Problem statement: Would you copy out the whole listing exactly as given?

Data:
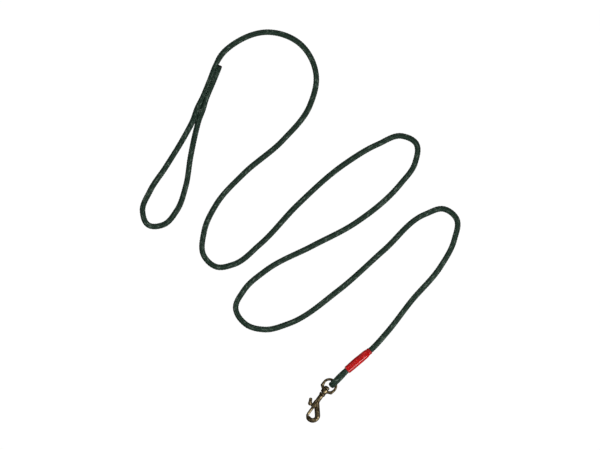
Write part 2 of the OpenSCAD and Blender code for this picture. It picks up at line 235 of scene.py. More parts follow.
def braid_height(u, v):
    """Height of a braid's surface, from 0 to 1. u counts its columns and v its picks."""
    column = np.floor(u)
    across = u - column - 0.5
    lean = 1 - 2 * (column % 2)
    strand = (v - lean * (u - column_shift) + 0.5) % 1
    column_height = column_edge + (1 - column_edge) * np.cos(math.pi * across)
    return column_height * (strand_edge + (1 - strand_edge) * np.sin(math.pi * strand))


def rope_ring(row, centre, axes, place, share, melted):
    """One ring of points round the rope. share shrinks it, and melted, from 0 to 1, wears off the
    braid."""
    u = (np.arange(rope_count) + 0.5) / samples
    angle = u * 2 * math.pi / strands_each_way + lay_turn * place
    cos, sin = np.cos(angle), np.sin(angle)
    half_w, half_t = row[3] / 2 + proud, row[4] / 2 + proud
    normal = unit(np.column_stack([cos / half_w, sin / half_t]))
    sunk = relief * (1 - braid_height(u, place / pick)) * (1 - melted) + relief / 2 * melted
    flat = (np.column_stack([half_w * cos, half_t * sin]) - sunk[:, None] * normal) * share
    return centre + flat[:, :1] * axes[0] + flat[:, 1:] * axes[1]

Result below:
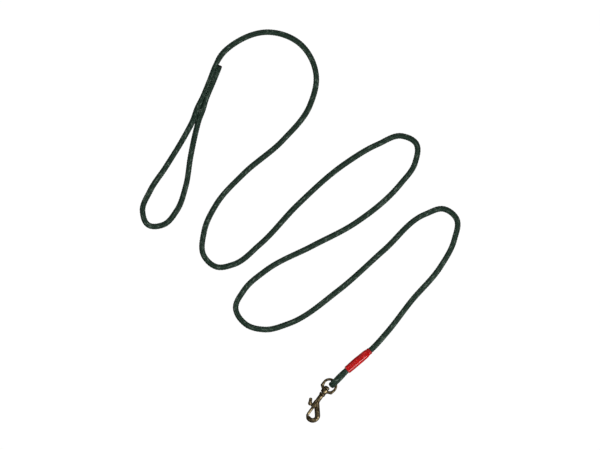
Write part 2 of the OpenSCAD and Blender code for this picture. It picks up at line 235 of scene.py. More parts follow.
def braid_height(u, v):
    """Height of a braid's surface, from 0 to 1. u counts its columns and v its picks."""
    column = np.floor(u)
    across = u - column - 0.5
    lean = 1 - 2 * (column % 2)
    strand = (v - lean * (u - column_shift) + 0.5) % 1
    column_height = column_edge + (1 - column_edge) * np.cos(math.pi * across)
    return column_height * (strand_edge + (1 - strand_edge) * np.sin(math.pi * strand))


def rope_ring(row, centre, axes, place, share, melted):
    """One ring of points round the rope. share shrinks it, and melted, from 0 to 1, wears off the
    braid."""
    u = (np.arange(rope_count) + 0.5) / samples
    angle = u * 2 * math.pi / strands_each_way + lay_turn * place
    cos, sin = np.cos(angle), np.sin(angle)
    half_w, half_t = row[3] / 2 + proud, row[4] / 2 + proud
    normal = unit(np.column_stack([cos / half_w, sin / half_t]))
    sunk = relief * (1 - braid_height(u, place / pick)) * (1 - melted) + relief / 2 * melted
    flat = (np.column_stack([half_w * cos, half_t * sin]) - sunk[:, None] * normal) * share
    return centre + flat[:, :1] * axes[0] + flat[:, 1:] * axes[1]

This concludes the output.